The Monitor press release also talks about possible regulatory action against our Hospitals Trust.

This could include finding the Trust in breach of its licence to operate and brining in a Special Administrator to start the carve up.

Monitor, the NHS privatisation quango, is chaired by Baroness Hanham.  Social investigations has revealed that a Head Hunter firm with financial links to the Conservative Baroness has been able to gain revenue directly from changes that took place because of the Health and Social Care Act on which the Baroness voted.

In addition, the Chairman of the company that the Monitor Board Chair Baroness Hanham has financial links to, has funded the Conservative party.

Dr David Bennett, Monitor Chief Executive, is a former senior partner at McKinsey.

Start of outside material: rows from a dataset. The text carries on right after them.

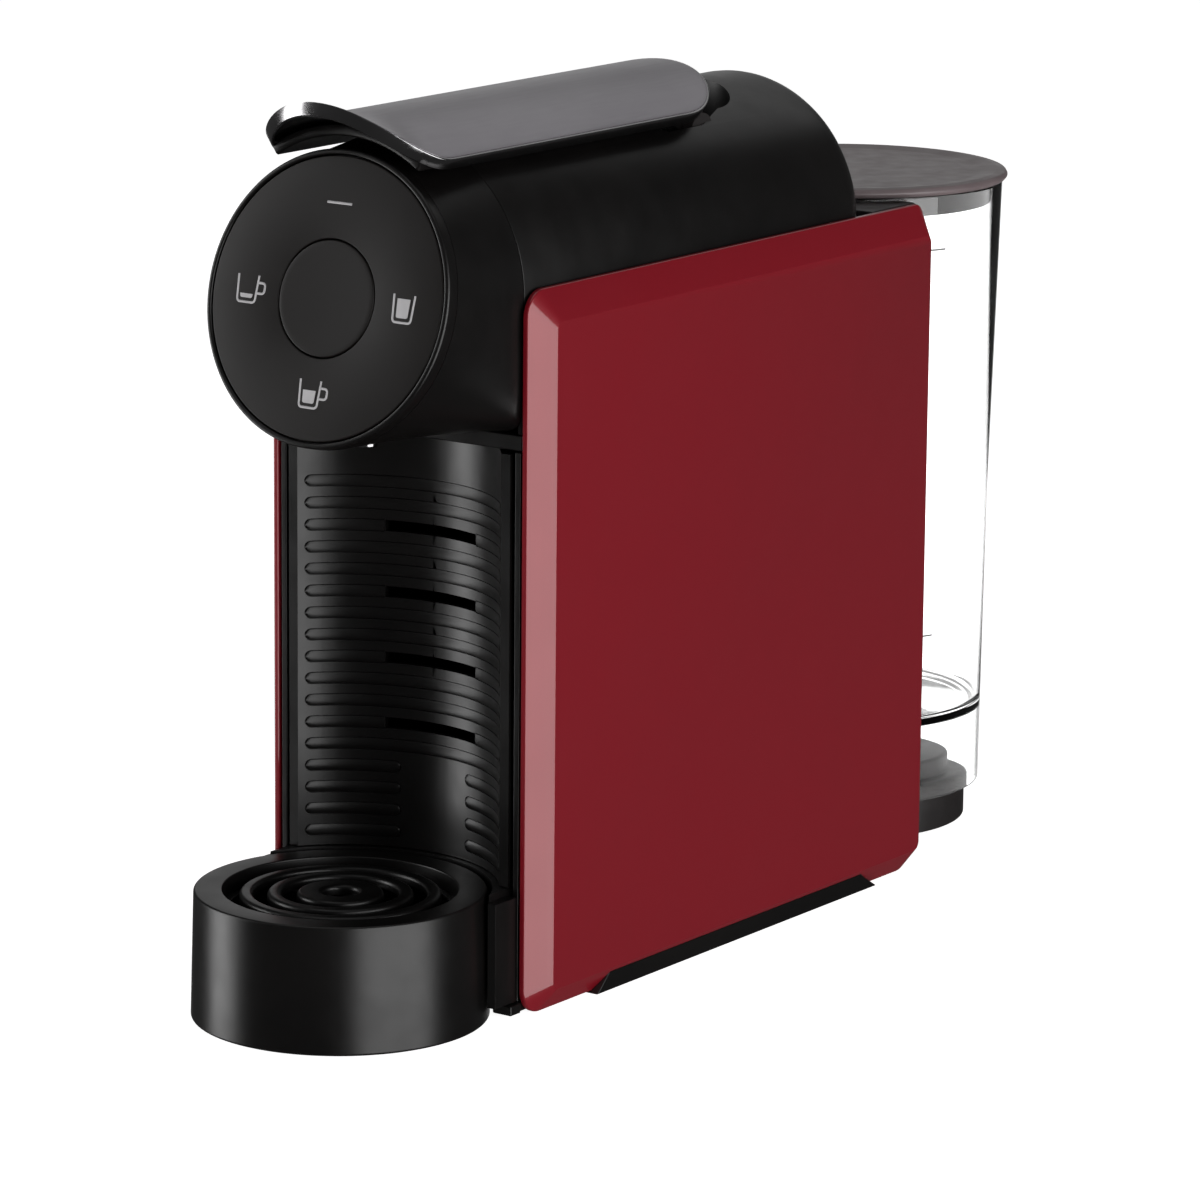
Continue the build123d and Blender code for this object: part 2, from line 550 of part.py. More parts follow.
pump_spring = coil(3.6, 0.5, (0, PUMP_Y, 106.6), (0, 0, 1), 22.6, 7)

with BuildPart() as pump_mounts:
    for z in (60, 130):
        upright(16, 0, PUMP_Y, (z - 4, z + 4))
        upright(11, 0, PUMP_Y, (z - 4, z + 4), Mode.SUBTRACT)
        block((16.5 - 2, CHASSIS_INNER), (PUMP_Y - 5, PUMP_Y + 5), (z - 4, z + 4))

BOARD_X = -44.0

with BuildPart() as power_board:
    block((BOARD_X, BOARD_X + 1.6), (-12, 78), (60, 170))
    for y in (-6, 72):
        for z in (66, 164):
            crosswise(2.5, (-CHASSIS_INNER, BOARD_X), y, z)
    block((BOARD_X + 1.6, -26), (-8, 20), (130, 160))
    block((BOARD_X + 1.6, -24), (-8, 14), (70, 94))
    block((BOARD_X + 1.6, -30), (30, 56), (140, 158))
    crosswise(6, (BOARD_X + 1.6, -28), 70, 80)

with BuildPart() as suction_hose:
    lengthwise(3, 0, (PUMP_Y + 15.2, TANK_Y - 47.1), PIPE_Z)
    lengthwise(1.6, 0, (PUMP_Y + 15, TANK_Y - 47), PIPE_Z, Mode.SUBTRACT)

with BuildPart() as pump_hose:
    upright(3, 0, PUMP_Y, (METER_TOP, PUMP_BOTTOM))
    upright(1.6, 0, PUMP_Y, (METER_TOP, PUMP_BOTTOM), Mode.SUBTRACT)

with BuildPart() as pressure_hose:
    with BuildLine() as pressure_route:
        FilletPolyline((0, PUMP_Y, PUMP_TOP), (0, PUMP_Y, 225), (0, 40, 225), radius=7)
    with BuildSketch(Plane(origin=(0, PUMP_Y, PUMP_TOP), z_dir=(0, 0, 1))):
        Circle(3)
        Circle(1.6, mode=Mode.SUBTRACT)
    sweep()

# Water tank --------------------------------------------------------------------------
with BuildPart() as tank_receiver:
    spun(((0, 8), (47, 8), (47, 27), (40, 27), (40, 34), (12, 34), (12, 40), (0, 40)), TANK_Y)
    spun(((13, 5), (44.8, 5), (44.8, 24.8), (37.8, 24.8), (37.8, 31.8), (13, 31.8)), TANK_Y,
         Mode.SUBTRACT)
    upright(9.2, 0, TANK_Y, (20, 41), Mode.SUBTRACT)
    upright(3.4, 0, TANK_Y, (16, 20), Mode.SUBTRACT)

with BuildPart() as socket_seal:
    with BuildSketch(facing(TANK_Y)):
        with Locations((8.15, 38.0)):
            Circle(0.9)
    revolve(axis=Axis((0, TANK_Y, 0), (0, 0, 1)))

with BuildPart() as tank_shell:
    spun(((TANK_FOOT_RADIUS - TANK_WALL, SKIRT_BOTTOM), (TANK_FOOT_RADIUS, SKIRT_BOTTOM),
          (TANK_MID_RADIUS, TANK_MID_Z), (TANK_TOP_RADIUS, TANK_TOP),
          (TANK_TOP_RADIUS - TANK_WALL, TANK_TOP), (TANK_MID_RADIUS - TANK_WALL, TANK_MID_Z),
          (TANK_FOOT_RADIUS - TANK_WALL + 0.3, TANK_FLOOR + 2.2), (4.2, TANK_FLOOR + 2.2),
          (4.2, TANK_FLOOR), (5.5, TANK_FLOOR), (5.5, 36.5), (7, 36.5), (7, TANK_FLOOR),
          (TANK_FOOT_RADIUS - TANK_WALL, TANK_FLOOR)), TANK_Y)

with BuildPart() as tank_filter:
    upright(12, 0, TANK_Y, (52.2, 66))
    upright(10.8, 0, TANK_Y, (52.2, 64.8), Mode.SUBTRACT)
    for turn in range(0, 180, 30):
        with Locations(Location((0, TANK_Y, 58), (0, 0, turn))):
            Box(30, 2.4, 7, mode=Mode.SUBTRACT)

with BuildPart() as valve_plunger:
    upright(7, 0, TANK_Y, (52.5, 55))
    upright(2, 0, TANK_Y, (38, 52.5))

valve_spring = coil(4.5, 0.4, (0, TANK_Y, 55.5), (0, 0, 1), 8.8, 4)

with BuildPart() as tank_lid:
    spun(((0, 246.3), (LID_RADIUS - 0.6, 246.3), (LID_RADIUS, 247.2), (LID_RADIUS, 248.4),
          (LID_RADIUS - 1.2, 249.5), (LID_RADIUS - 4, 249.7), (LID_RADIUS - 8, 249.2),
          (0, 248.6)), TANK_Y)

with BuildPart() as lid_plug:
    spun(((51, 238.5), (53.2, 238.5), (53.6, 246.3), (51, 246.3)), TANK_Y)

# Capsule bin and drip tray -----------------------------------------------------------
FLANGE_X, FLANGE_Y = 46.0, -124.0
BIN_BOTTOM, BIN_TOP, BIN_FRONT_TOP = 44.3, 176.0, 190.5
SLOT_COUNT, SLOT_TOP_Z, SLOT_PITCH, SLOT_HEIGHT = 4, 155.56, 22.71, 3.8
EDGE_ANGLE = degrees(acos((FLANGE_Y - TRAY_Y) / CONCAVE_RADIUS))

with BuildPart() as bin_front:
    with BuildSketch(Plane.XY.offset(BIN_BOTTOM)):
        with BuildLine():
            inner = CenterArc((0, TRAY_Y), CONCAVE_RADIUS, 90 - EDGE_ANGLE, 2 * EDGE_ANGLE)
            outer = CenterArc((0, TRAY_Y), CONCAVE_RADIUS + 2.2, 90 - EDGE_ANGLE,
                              2 * EDGE_ANGLE)
            Polyline(inner @ 0, (FLANGE_X, FLANGE_Y), (FLANGE_X, (outer @ 0).Y), outer @ 0)
            Polyline(inner @ 1, (-FLANGE_X, FLANGE_Y), (-FLANGE_X, (outer @ 1).Y), outer @ 1)
        make_face()
    extrude(amount=BIN_FRONT_TOP - BIN_BOTTOM)
    for row in range(SLOT_COUNT):
        z = SLOT_TOP_Z - row * SLOT_PITCH
        block((-19.2, 19.2), (-112, -90), (z - SLOT_HEIGHT / 2, z + SLOT_HEIGHT / 2), Mode.SUBTRACT)

with BuildPart() as capsule_bin:
    block((-44.5, 44.5), (-115, -22), (BIN_BOTTOM, BIN_TOP))
    block((-42.5, 42.5), (-118, -24), (BIN_BOTTOM + 2, BIN_TOP + 1), Mode.SUBTRACT)
    upright(CONCAVE_RADIUS + 2.2, 0, TRAY_Y, (BIN_BOTTOM - 1, BIN_TOP + 1), Mode.SUBTRACT)

DOCK_FRONT, DOCK_BACK, DOCK_X = -136.0, -98.0, 49.8
DOCK_BOTTOM = FLOOR_TOP + 0.4


def dock_outline(z, inset, radius):
    """Plan of the dock: a T-shaped block with the tray's circle cut away."""
    with BuildSketch(Plane.XY.offset(z)) as outline:
        with Locations((0, (DOCK_FRONT - 124.4) / 2)):
            Rectangle(2 * (DOCK_X - inset), -124.4 - DOCK_FRONT - 2 * inset)
        with Locations((0, (DOCK_FRONT + inset + DOCK_BACK - inset) / 2)):
            Rectangle(2 * (FLANGE_X - inset), DOCK_BACK - DOCK_FRONT - 2 * inset)
        with Locations((0, TRAY_Y)):
            Circle(radius, mode=Mode.SUBTRACT)
    return outline.sketch


with BuildPart() as tray_dock:
    extrude(dock_outline(DOCK_BOTTOM, 0, TRAY_FOOT_RADIUS + 0.6), amount=44 - DOCK_BOTTOM)
    extrude(dock_outline(DOCK_BOTTOM, 2, TRAY_FOOT_RADIUS + 2.6), amount=42 - DOCK_BOTTOM,
            mode=Mode.SUBTRACT)

RIM_HOLE, LEDGE_HOLE = 39.2, 36.8

with BuildPart() as drip_tray:
    spun(((0, TRAY_BOTTOM), (TRAY_FOOT_RADIUS - 0.6, TRAY_BOTTOM), (TRAY_FOOT_RADIUS, 1),
          (TRAY_TOP_RADIUS, TRAY_TOP - 0.8), (TRAY_TOP_RADIUS - 0.8, TRAY_TOP),
          (RIM_HOLE, TRAY_TOP), (RIM_HOLE, 37.4), (LEDGE_HOLE, 37.4), (LEDGE_HOLE, 36),
          (TRAY_TOP_RADIUS - 2.2, 28), (TRAY_FOOT_RADIUS - 2, 2.6), (0, 2.6)), TRAY_Y)

with BuildPart() as cup_grid:
    for outer_radius, inner_radius in ((33.6, 28.9), (24.3, 19.5), (14.5, 6.2)):
        upright(outer_radius, 0, TRAY_Y, (39.4, 42.6))
        upright(inner_radius, 0, TRAY_Y, (39.4, 42.6), Mode.SUBTRACT)
    fillet(cup_grid.edges().group_by(Axis.Z)[-1], radius=1.1)
    for turn in (0, 90):
        with Locations(Location((0, TRAY_Y, 38.6), (0, 0, turn))):
            Box(2 * RIM_HOLE - 1.2, 3, 2)

PIECES = {
    "side_panel_right": side_panel_right, "side_panel_left": side_panel_left,
    "chassis_right": chassis_right, "chassis_left": chassis_left,
    "base_plate": base_plate, "skid_rails": skid_rails, "rubber_feet": rubber_feet,
    "case_screws": case_screws, "brew_shelf": brew_shelf, "rear_wall": rear_wall,
    "cord_gland": cord_gland, "rear_deck": rear_deck, "hood": hood,
    "slot_liner": slot_liner, "lever_well": lever_well, "lever_pin": lever_pin,
    "lever_plate": lever_plate, "lever_arm": lever_arm, "lever_sectors": lever_sectors,
    "brew_frame": brew_frame, "brew_yoke": brew_yoke, "brew_cage": brew_cage,
    "capsule_cup": capsule_cup, "injector_needle": injector_needle,
    "thermoblock": thermoblock, "thermostats": thermostats,
    "outlet_chute": outlet_chute, "spout_tip": spout_tip,
    "head_shell": head_shell, "bezel_ring": bezel_ring, "face_plate": face_plate,
    "centre_button": centre_button, "button_spring": button_spring,
    "control_board": control_board, "light_guides": light_guides,
    "flow_meter_body": flow_meter_body, "flow_meter_rotor": flow_meter_rotor,
    "pump_body": pump_body, "pump_coil": pump_coil, "pump_plunger": pump_plunger,
    "pump_spring": pump_spring, "pump_mounts": pump_mounts, "power_board": power_board,
    "suction_hose": suction_hose, "pump_hose": pump_hose, "pressure_hose": pressure_hose,
    "tank_receiver": tank_receiver, "socket_seal": socket_seal, "tank_shell": tank_shell,
    "tank_filter": tank_filter, "valve_plunger": valve_plunger,
    "valve_spring": valve_spring, "tank_lid": tank_lid, "lid_plug": lid_plug,
    "bin_front": bin_front, "capsule_bin": capsule_bin, "tray_dock": tray_dock,
    "drip_tray": drip_tray, "cup_grid": cup_grid,
}

os.makedirs("parts", exist_ok=True)
for label, piece in PIECES.items():
    piece.part.label = label
    export_step(piece.part, f"parts/{label}.step")
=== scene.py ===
import json
from math import acos, asin, cos, degrees, pi, radians, sin, sqrt, tan

import bmesh
import bpy
from mathutils import Matrix, Vector


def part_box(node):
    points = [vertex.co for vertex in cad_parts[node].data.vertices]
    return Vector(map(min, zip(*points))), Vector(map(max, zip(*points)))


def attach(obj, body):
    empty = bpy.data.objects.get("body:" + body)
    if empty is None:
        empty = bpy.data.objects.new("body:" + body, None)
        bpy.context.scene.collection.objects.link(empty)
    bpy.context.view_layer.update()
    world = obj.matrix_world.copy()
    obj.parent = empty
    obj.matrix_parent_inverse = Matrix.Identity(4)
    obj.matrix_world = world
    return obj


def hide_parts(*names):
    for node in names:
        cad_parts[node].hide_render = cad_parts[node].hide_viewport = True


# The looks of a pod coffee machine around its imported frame. Shapes are worked out in
# millimetres in the frame's axes and written in metres: +X to the right seen from the
# front, the control face looks along -Y, +Z up.

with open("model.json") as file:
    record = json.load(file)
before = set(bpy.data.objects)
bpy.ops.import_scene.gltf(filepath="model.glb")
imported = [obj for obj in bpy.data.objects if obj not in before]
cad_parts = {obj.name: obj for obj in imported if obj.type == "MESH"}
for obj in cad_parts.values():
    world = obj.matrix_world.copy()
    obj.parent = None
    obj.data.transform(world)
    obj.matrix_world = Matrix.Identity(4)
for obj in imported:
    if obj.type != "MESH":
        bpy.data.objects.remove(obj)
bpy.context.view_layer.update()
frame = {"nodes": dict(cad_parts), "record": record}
MM = 0.001


def span(node):
    """Lowest and highest corner of a CAD node, in millimetres."""
    low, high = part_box(node)
    return low / MM, high / MM


# Driving dimensions, read from the frame -------------------------------------------------
PANEL_LOW, PANEL_HIGH = span("side_panel_right")
CHASSIS_LOW, CHASSIS_HIGH = span("chassis_right")
HOOD_LOW, HOOD_HIGH = span("hood")
HEAD_HIGH = span("head_shell")[1]
BEZEL_HIGH = span("bezel_ring")[1]
BUTTON_HIGH = span("centre_button")[1]
SHELF_LOW, SHELF_HIGH = span("brew_shelf")
DECK_LOW, DECK_HIGH = span("rear_deck")
BASE_LOW, BASE_HIGH = span("base_plate")
LEVER_LOW, LEVER_HIGH = span("lever_plate")
ARM_LOW, ARM_HIGH = span("lever_arm")
TRAY_LOW, TRAY_HIGH = span("drip_tray")
GRID_LOW, GRID_HIGH = span("cup_grid")
DOCK_LOW, DOCK_HIGH = span("tray_dock")
BIN_LOW, BIN_HIGH = span("bin_front")
TANK_LOW, TANK_HIGH = span("tank_shell")
LID_LOW, LID_HIGH = span("tank_lid")
PLUG_LOW, PLUG_HIGH = span("lid_plug")
RECEIVER_LOW, RECEIVER_HIGH = span("tank_receiver")
SPOUT_LOW, SPOUT_HIGH = span("spout_tip")
RAIL_LOW, RAIL_HIGH = span("skid_rails")

HOOD_RADIUS = HOOD_HIGH.x
ARCH_Z = HOOD_HIGH.z - HOOD_RADIUS              # axis height of head, hood and lever arch
FACE_LEAN = radians(13.5)                       # how far the control face leans back
FACE_RADIUS = BEZEL_HIGH.x
BEZEL_DEPTH, PLATE_DEPTH, STEM_DEPTH = 5.2, 3.4, 9.1      # behind the face, along its axis
FACE_Y = BEZEL_HIGH.y - BEZEL_DEPTH * cos(FACE_LEAN) - FACE_RADIUS * sin(FACE_LEAN)
BUTTON_RADIUS = BUTTON_HIGH.x
TRAY_Y = (TRAY_LOW.y + TRAY_HIGH.y) / 2
TANK_Y = (LID_LOW.y + LID_HIGH.y) / 2
LID_RADIUS = LID_HIGH.x
SPOUT_Y = (SPOUT_LOW.y + SPOUT_HIGH.y) / 2
HALF_WIDTH = PANEL_HIGH.x

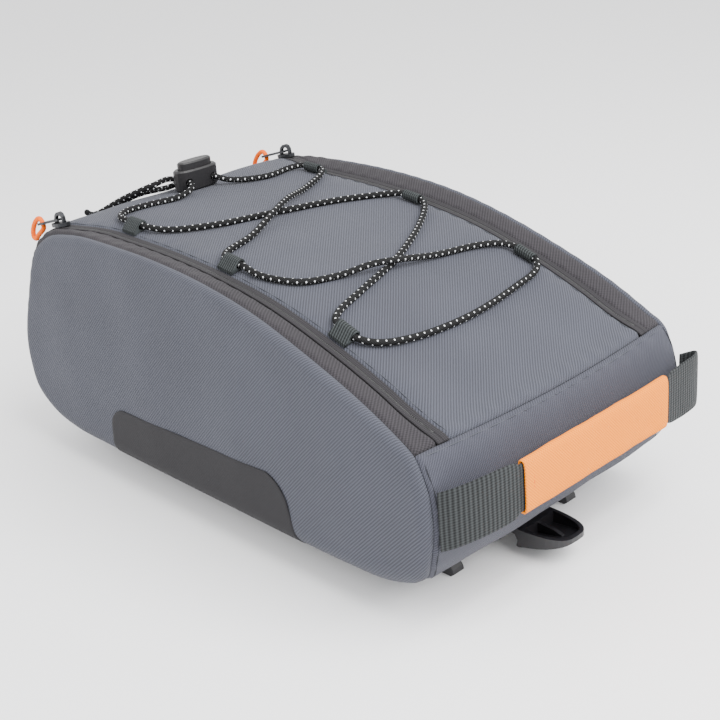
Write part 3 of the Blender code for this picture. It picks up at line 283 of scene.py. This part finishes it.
def tubeAlong(path, radius, sides):
    # rings round a path; the ring's frame is carried along without twisting
    run = np.gradient(path, axis=0)
    run /= np.linalg.norm(run, axis=1)[:, None]
    across = np.zeros_like(run)
    last = np.cross(run[0], (0.2, 0.5, 0.9))
    for k, direction in enumerate(run):
        last = last - direction * last.dot(direction)
        last = last / np.linalg.norm(last)
        across[k] = last
    other = np.cross(run, across)
    turn = np.arange(sides) * 2 * np.pi / sides
    rings = (path[:, None] + radius * np.cos(turn)[None, :, None] * across[:, None]
             + radius * np.sin(turn)[None, :, None] * other[:, None])
    count = len(path)
    number = np.arange(count * sides).reshape(count, sides)
    loops = [rimFaces(number[k], number[k + 1]) for k in range(count - 1)]
    faces = [tuple(f) for block in loops for f in block]
    faces += [tuple(number[0][::-1]), tuple(number[-1])]
    length = np.concatenate([[0], np.cumsum(np.linalg.norm(np.diff(path, axis=0), axis=1))])
    flat = np.stack(np.broadcast_arrays(length[:, None], (np.arange(sides) / sides)[None, :]), axis=-1)
    return rings.reshape(-1, 3), faces, flat.reshape(-1, 2)


def resample(path, spacing):
    # the same path with its points evenly apart, about one spacing
    step = np.linalg.norm(np.diff(path, axis=0), axis=1)
    length = np.concatenate([[0], np.cumsum(step)])
    count = max(2, int(round(length[-1] / spacing)) + 1)
    wanted = np.linspace(0, length[-1], count)
    return np.stack([np.interp(wanted, length, path[:, k]) for k in range(path.shape[1])], axis=1)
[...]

McKinsey is one of the management companies that is a member of NHS England’s Commissioning Support Industry Group. (CSIG)

The CSIG  is funded and chaired by United Health, the global American-based private healthcare insurance company that used to employ NHS England head Simon Stevens.

The CSIG is planning for the privatisation of Commissioning Support Units in 2015 or 2016.

McKinsey was also the driving force behind the New Labour government’s NHS marketisation and its promotion of the American private health care company system of integrated care in the community.

This is the system that the Calderdale and Huddersfield Clinical Commissioning Groups are now rolling out, without any public consultation, to replace acute and emergency hospital services.

This is how to contact Monitor to make an enquiry or complaint

Monitor
Wellington House
133-155 Waterloo Road
London
SE1 8UG

Email enquiries@monitor.gov.uk

Switchboard 020 3747 0000

One thought on “NHS privatisation quango tells #Calderdale and #Huddersfield hospitals trust to cut services fast

  1. Regarding vested interests, author and WWII veteran, Harry Leslie Smith (born in 1923) speaking about the UK before the NHS said: “If you were rich you received timely medical treatment, while the rest of the country got the drippings.” He continued, “One fifth of the Lords who voted in the controversial act – (the 2012 Health and Social Care Act) – which provides a gateway to privatise our health care system – were found to have connections to private health care companies. If that doesn’t make you angry, nothing will.”